It all depends on the meaning of the term and on the period, considering the differences between annulment and modern divorce.
Marriage became a sacrament only in 1215 with the Fourth Council of the Lateran, after a period when there were no marriage contracts and marriage could be dismantled (according to the French Wikipedia article on history of divorce). The church opposed this practice but had difficulty in imposing its views even after 1215, as the answer on the Spanish cases shows. Annulment and divortium in the sense of "Séparation de corps" were practiced as an alternative to the divorce in the modern sense, as they preserved the sanctity of marriage.
Remariage seems more problematic, notwithstanding the Spanish cases. But practically one can imagine that it was not impossible, the farther one went from the location of the previous marriage, given that centralized records were absent.
In a larger sense, divorce seems much older in European countries than the dates posted in answers here in relation with England and Prussia, which invoke modern legislation.
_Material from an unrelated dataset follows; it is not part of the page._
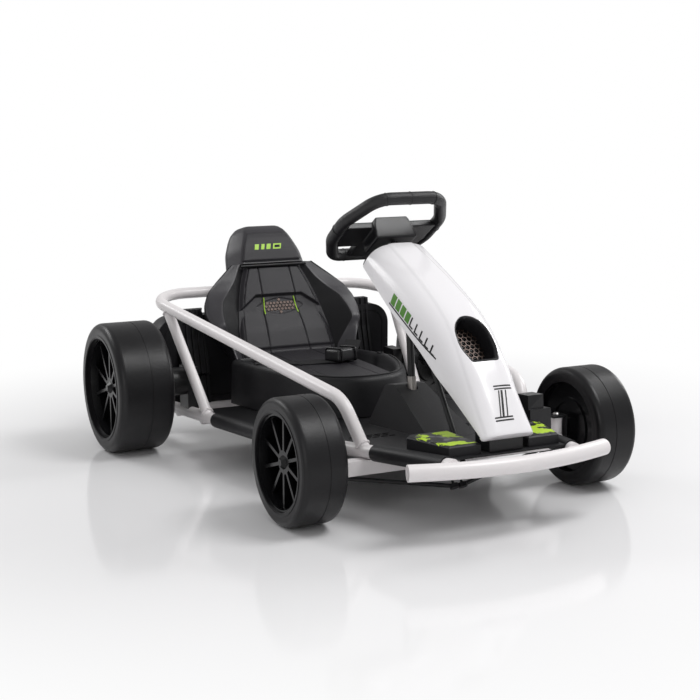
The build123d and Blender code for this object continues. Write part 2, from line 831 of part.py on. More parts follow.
box_rear_plane = Plane(origin=(0, box_front + box_depth, 0), x_dir=(1, 0, 0), z_dir=(0, -1, 0))
power_box = box_rear_plane * extrude(box_outline(0), box_depth)
panel_line = box_outline(box_line_inset) - box_outline(box_line_inset + box_line_w)
power_box -= box_rear_plane * extrude(panel_line, box_line_d)
power_box -= box_rear_plane * Pos(0, 0, box_depth - box_line_d) * extrude(panel_line, box_line_d)
power_box = power_box - pods[1] - pods[-1] - shell_hull
pieces["power_box"] = power_box

# Steering wheel, hub and shaft

wheel_plane = Plane(origin=wheel_centre, x_dir=(1, 0, 0), z_dir=shaft_dir)
grip_outline = [(-x, y, r) for x, y, r in grip_corners] + grip_corners[::-1]
grip_path = FilletPolyline(*[(x, y) for x, y, _ in grip_outline], radius=[r for _, _, r in grip_outline], close=True)
grip = swept(grip_path, grip_r)
hub_side = polygon([(-half, h) for half, h in wheel_hub_rows] + [(half, h) for half, h in reversed(wheel_hub_rows)])
hub_side = fillet(hub_side.vertices().group_by(Axis.Y)[-1], wheel_hub_round)
wheel_hub = Pos(0, wheel_hub_near, 0) * extrude(Plane.XZ * hub_side, wheel_hub_near - wheel_hub_far)
spoke_foot = -wheel_spoke_drop - wheel_spoke_t / 2
spoke_face = -wheel_spoke_drop + wheel_spoke_t / 2
spoke_reach = grip_corners[2][0]
wheel_hub += block(-spoke_reach, spoke_reach, wheel_spoke_far, wheel_spoke_near, spoke_foot, spoke_face)
wheel_hub += block(-wheel_web_half, wheel_web_half, wheel_spoke_near, grip_corners[3][1], spoke_foot, spoke_face)
hub_drop = -wheel_hub_rows[0][1]
pieces["steering_rim"] = wheel_plane * grip
pieces["steering_hub"] = wheel_plane * (wheel_hub - grip) - around_shaft(2 * hub_drop, -shaft_head, shaft_r)

pitman_plane = Plane(origin=on_shaft(shaft_length), x_dir=(1, 0, 0), z_dir=shaft_dir)
pitman = pitman_plane * extrude(polygon([
    (-pitman_top_half, pitman_top_half), (pitman_top_half, pitman_top_half),
    (pitman_foot_half, -steer_arm_reach - pitman_overhang),
    (-pitman_foot_half, -steer_arm_reach - pitman_overhang)]), pitman_t)
for sx in (1, -1):
    pitman -= pitman_plane * Pos(sx * pitman_pin_offset, -steer_arm_reach, 0) * Cylinder(
        tie_pin_r + pitman_hole_play, 10 * pitman_t)
pieces["steering_shaft"] = around_shaft(shaft_length, -shaft_head, shaft_r) + pitman

# Knuckles, kingpin bolts and tie rods

bracket_top = kingpin_tube_top + bracket_gap
bracket_foot = kingpin_tube_bottom - bracket_gap - bracket_t
front_axle_z = wheel_sizes["front"][1]
front_axle_end = wheel_sizes["front"][3] - wheel_sizes["front"][6] - axle_end_depth
kingpins = []
for sx in (1, -1):
    inner_x = sx * (kingpin_x - bracket_w / 2)
    outer_x = sx * (web_x + web_t)
    half = bracket_depth / 2
    arm_x = sx * (kingpin_x + steer_arm_offset)
    knuckle = block(inner_x, outer_x, -half, half, bracket_top, bracket_top + bracket_t)
    knuckle += block(inner_x, outer_x, -half, half, bracket_foot, bracket_foot + bracket_t)
    knuckle += block(sx * web_x, outer_x, -half, half, bracket_foot, bracket_top + bracket_t)
    knuckle += block(arm_x - steer_arm_w / 2, arm_x + steer_arm_w / 2, 0, steer_arm_reach + steer_arm_w / 2,
                     bracket_foot, bracket_foot + bracket_t)
    knuckle += rod((sx * web_x, 0, front_axle_z), (sx * front_axle_end, 0, front_axle_z), axle_r)
    knuckle -= rod((sx * kingpin_x, 0, 0), (sx * kingpin_x, 0, 2 * front_axle_z), kingpin_bolt_r + axle_play)
    pin_foot = bracket_foot - tie_eye_t - tie_pin_tail
    knuckle += rod((arm_x, steer_arm_reach, pin_foot), (arm_x, steer_arm_reach, bracket_foot), tie_pin_r)
    pieces["knuckle_" + side_name(sx)] = knuckle

    head_z = bracket_top + bracket_t + seat_gap
    bolt = rod((sx * kingpin_x, 0, bracket_foot - kingpin_tail), (sx * kingpin_x, 0, head_z), kingpin_bolt_r)
    head = Pos(sx * kingpin_x, 0, head_z) * Cylinder(
        kingpin_head_r, kingpin_head_h, align=(Align.CENTER, Align.CENTER, Align.MIN))
    kingpins.append(bolt + chamfer(head.edges().group_by(Axis.Z)[-1], kingpin_head_bevel))

    outer = Vector(arm_x, steer_arm_reach, bracket_foot - tie_pin_gap - tie_eye_t / 2)
    pin_mid = on_shaft(shaft_length) + Vector(
        sx * pitman_pin_offset, math.cos(tilt) * steer_arm_reach, -math.sin(tilt) * steer_arm_reach)
    inner = pin_mid - shaft_dir * (tie_axial_gap + tie_eye_t / 2)
    nut_foot = pin_mid + shaft_dir * (pitman_t + tie_axial_gap)
    nut_top = nut_foot + shaft_dir * tie_nut_t
    eye_half = Vector(0, 0, tie_eye_t / 2)
    tie = rod(inner, outer, tie_rod_r)
    tie += rod(inner - shaft_dir * tie_eye_t / 2, inner + shaft_dir * tie_eye_t / 2, tie_eye_r)
    tie += rod(outer - eye_half, outer + eye_half, tie_eye_r)
    tie += rod(inner, nut_top, tie_pin_r)
    tie += rod(nut_foot, nut_top, tie_nut_r)
    tie -= rod(outer - eye_half * 2, outer + eye_half * 2, tie_pin_r + axle_play)
    pieces["tie_rod_" + side_name(sx)] = tie
pieces["kingpin_bolts"] = kingpins

# Lap belt: two straps from the sides of the cushion to the buckle that lies on it

cushion_edge = cushion_front + cushion_front_h
cushion_rise = math.atan2(cushion_rear_h - cushion_front_h, cushion_rear - cushion_edge)


def on_cushion(flat):
    """Place a shape drawn at z = 0, with y from the front axle, on the top of the cushion."""
    back = Pos(0, -cushion_edge, 0) * flat
    return deck(Pos(0, cushion_edge, base_mid + cushion_front_h) * Rot(X=math.degrees(cushion_rise)) * back)


def strap(points):
    """A flat strap along points on the cushion."""
    points = [(x, seat_joint_y - ahead) for x, ahead in points]
    outline = Sketch()
    for (x0, y0), (x1, y1) in zip(points, points[1:]):
        run = math.hypot(x1 - x0, y1 - y0)
        turn = math.degrees(math.atan2(y1 - y0, x1 - x0))
        outline += Pos((x0 + x1) / 2, (y0 + y1) / 2) * Rot(Z=turn) * Rectangle(run, belt_w)
    for x, y in points[1:-1]:
        outline += Pos(x, y) * Circle(belt_w / 2)
    return on_cushion(extrude(outline, belt_t))


buckle = on_cushion(Pos(buckle_x, seat_joint_y - buckle_ahead, 0) * Rot(Z=buckle_turn) * extrude(
    RectangleRounded(buckle_l, buckle_w, buckle_round), buckle_t))
pieces["belt_buckle"] = chamfer(buckle.faces().sort_by(Axis.Z)[-1].edges(), buckle_round / 2)
pieces["lap_belts"] = [strap(belt_near) - buckle, strap(belt_far) - buckle]

# Wheels


def about_axle(points):
    return revolve(Plane.XZ * polygon(points), Axis.X)


def make_tyre(radius, width, rim_radius, shoulder):
    """A tyre about the X axis, its outer face at x = 0 and its inner face at x = -width."""
    ring = Pos(-width / 2, (radius + rim_radius) / 2) * Rectangle(width, radius - rim_radius)
    ring = fillet(ring.vertices().group_by(Axis.Y)[-1], shoulder)
    ring += Pos(0, rim_radius + sidewall_ring_w) * Rectangle(2 * sidewall_ring_h, sidewall_ring_w)
    groove = Pos(-width * parting_place, radius) * Rectangle(parting_groove_w, 2 * parting_groove_depth)
    return revolve(Plane.XZ * (ring - groove), Axis.X)


def make_rim(width, rim_radius, recess):
    """A deep dish with thin spokes; its outer face is the recess behind the tyre's."""
    r = rim_radius - tyre_gap
    bore = axle_r + axle_play
    face = -recess
    back = -width + rim_disc_inset
    disc = back + rim_disc_t
    boss = -width + rim_boss_inset
    step = (rim_boss_r + r) / 2
    dish = about_axle([
        (face, r), (face, r - rim_lip_t), (face - rim_lip_depth, r - rim_barrel_t), (disc, r - rim_barrel_t),
        (disc, bore), (boss, bore), (boss, rim_boss_r), (back, rim_boss_r), (back, step - rim_step_t),
        (back - rim_disc_t, step - rim_step_t), (back - rim_disc_t, step + rim_step_t), (back, step + rim_step_t),
        (back, r)])
    hub_face = face - hub_depth
    cap_face = hub_face + cap_h
    hub = about_axle([
        (disc, bore), (face - axle_end_depth, bore), (face - axle_end_depth, 0), (hub_face, 0), (hub_face, hub_r),
        (hub_face - hub_t, hub_r), (hub_face - 2 * hub_t, hub_core_r), (disc, hub_core_r)])
    cap = loft([
        Plane(origin=(hub_face, 0, 0), z_dir=(1, 0, 0)) * RegularPolygon(cap_r, cap_sides),
        Plane(origin=(cap_face, 0, 0), z_dir=(1, 0, 0)) * RegularPolygon(cap_r / 2, cap_sides)])
    rim = dish + hub + cap
    spoke_top = r - rim_barrel_t / 2
    for k in range(spoke_count):
        spoke = block(face - spoke_depth - spoke_t / 2, face - spoke_depth + spoke_t / 2,
                      -spoke_w / 2, spoke_w / 2, hub_r - hub_t / 2, spoke_top)
        rim += Rot(X=360 / spoke_count * k) * spoke
    return rim


for end, (y, radius, width, face_x, rim_radius, shoulder, recess) in wheel_sizes.items():
    for sx in (1, -1):
        place = Pos(sx * face_x, y, radius) * Rot(Z=0 if sx > 0 else 180)
        pieces[end + "_tyre_" + side_name(sx)] = place * make_tyre(radius, width, rim_radius, shoulder)
        pieces[end + "_rim_" + side_name(sx)] = place * make_rim(width, rim_radius, recess)

# Every node is saved with the origin under the middle of the whole kart

solids = {}
for name, shape in pieces.items():
    parts = shape if isinstance(shape, list) else [shape]
    solids[name] = [solid for part in parts for solid in part.solids()]
boxes = [solid.bounding_box() for group in solids.values() for solid in group]
middle_y = (min(box.min.Y for box in boxes) + max(box.max.Y for box in boxes)) / 2
for name, group in solids.items():
    moved = [Pos(0, -middle_y, 0) * solid for solid in group]
    export_step(Compound(children=moved) if len(moved) > 1 else moved[0], "parts/" + name + ".step")
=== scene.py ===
"""Looks of a child's electric drift kart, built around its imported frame.

Metres, in the frame's own axes: forward is -Y, +Z is up, the driver's left is +X.
Places along the kart are measured from the front axle, as in the frame's source.
"""

import json
import logging
import math
from dataclasses import dataclass, field, replace
from enum import Enum
from typing import Any, Callable, Iterable, Mapping, Sequence

import bmesh
import bpy
from mathutils import Matrix, Vector
from mathutils.bvhtree import BVHTree

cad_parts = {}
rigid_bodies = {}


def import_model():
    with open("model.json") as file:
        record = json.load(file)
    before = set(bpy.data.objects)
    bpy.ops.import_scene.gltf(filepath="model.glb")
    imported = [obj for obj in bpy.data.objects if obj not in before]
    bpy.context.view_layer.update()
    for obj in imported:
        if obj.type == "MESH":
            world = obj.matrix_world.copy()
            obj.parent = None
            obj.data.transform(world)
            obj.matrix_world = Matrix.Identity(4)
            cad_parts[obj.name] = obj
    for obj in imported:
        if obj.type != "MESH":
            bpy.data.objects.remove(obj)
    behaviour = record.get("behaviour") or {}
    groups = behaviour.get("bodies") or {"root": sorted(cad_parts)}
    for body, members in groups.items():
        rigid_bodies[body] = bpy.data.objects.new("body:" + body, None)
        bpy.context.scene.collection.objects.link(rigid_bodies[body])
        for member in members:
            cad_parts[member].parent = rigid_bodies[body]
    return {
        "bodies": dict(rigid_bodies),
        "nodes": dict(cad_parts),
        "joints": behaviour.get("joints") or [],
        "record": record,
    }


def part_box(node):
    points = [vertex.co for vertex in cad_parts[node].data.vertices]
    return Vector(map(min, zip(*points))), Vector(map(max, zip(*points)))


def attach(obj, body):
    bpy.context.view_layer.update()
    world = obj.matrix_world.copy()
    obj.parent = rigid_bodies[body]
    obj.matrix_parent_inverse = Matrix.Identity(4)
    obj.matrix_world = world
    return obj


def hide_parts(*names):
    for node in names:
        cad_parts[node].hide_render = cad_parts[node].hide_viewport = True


LOG = logging.getLogger("kart")
MM = 0.001
Colour = tuple[float, float, float]
Point2 = tuple[float, float]
Place3 = tuple[float, float, float]
# the height between the rows of a honeycomb, over its pitch
HEX_ROW = 0.866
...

More or less amusing, one reason for the mariage to be annulled was sexual impotence, which (at least in France) needed to be proved or disproved within the ancient judicial institution of Congrès.
Quick translation from French Wikipedia:
In the Middle Ages, until the beginning of the eighteenth century, the
Congress was a judicial ordeal, ordered by the judicial authority generally at the demand of the wife, which the husband had to undergo in
order to prove his sexual potence in view of the cancellation of
mariage or of divorce. In the presence of judges, officials,
councilors, lawyers, court clerks, and medical experts, the spouses
were united in a closed bed that was in use at the time, and it was
for the Court to witness the impossibility of sexual relation between
the spouses. This process, which was somewhat of an ordeal, was
gradually abandoned as unreliable, as some husbands who had been
impressed by the solemnity of the judicial system, proved fertile
after remarriage.
The Wikipedia page lacks references and may be incorrect (mentions both divorce and remarriage instead of just annulment, and a later date for the end of the practice), but some references can be found here.


The article is from the Grand Dictionnaire Universel of Pierre Larousse, of 19th century.
The practice seems to have been abolished in 1677.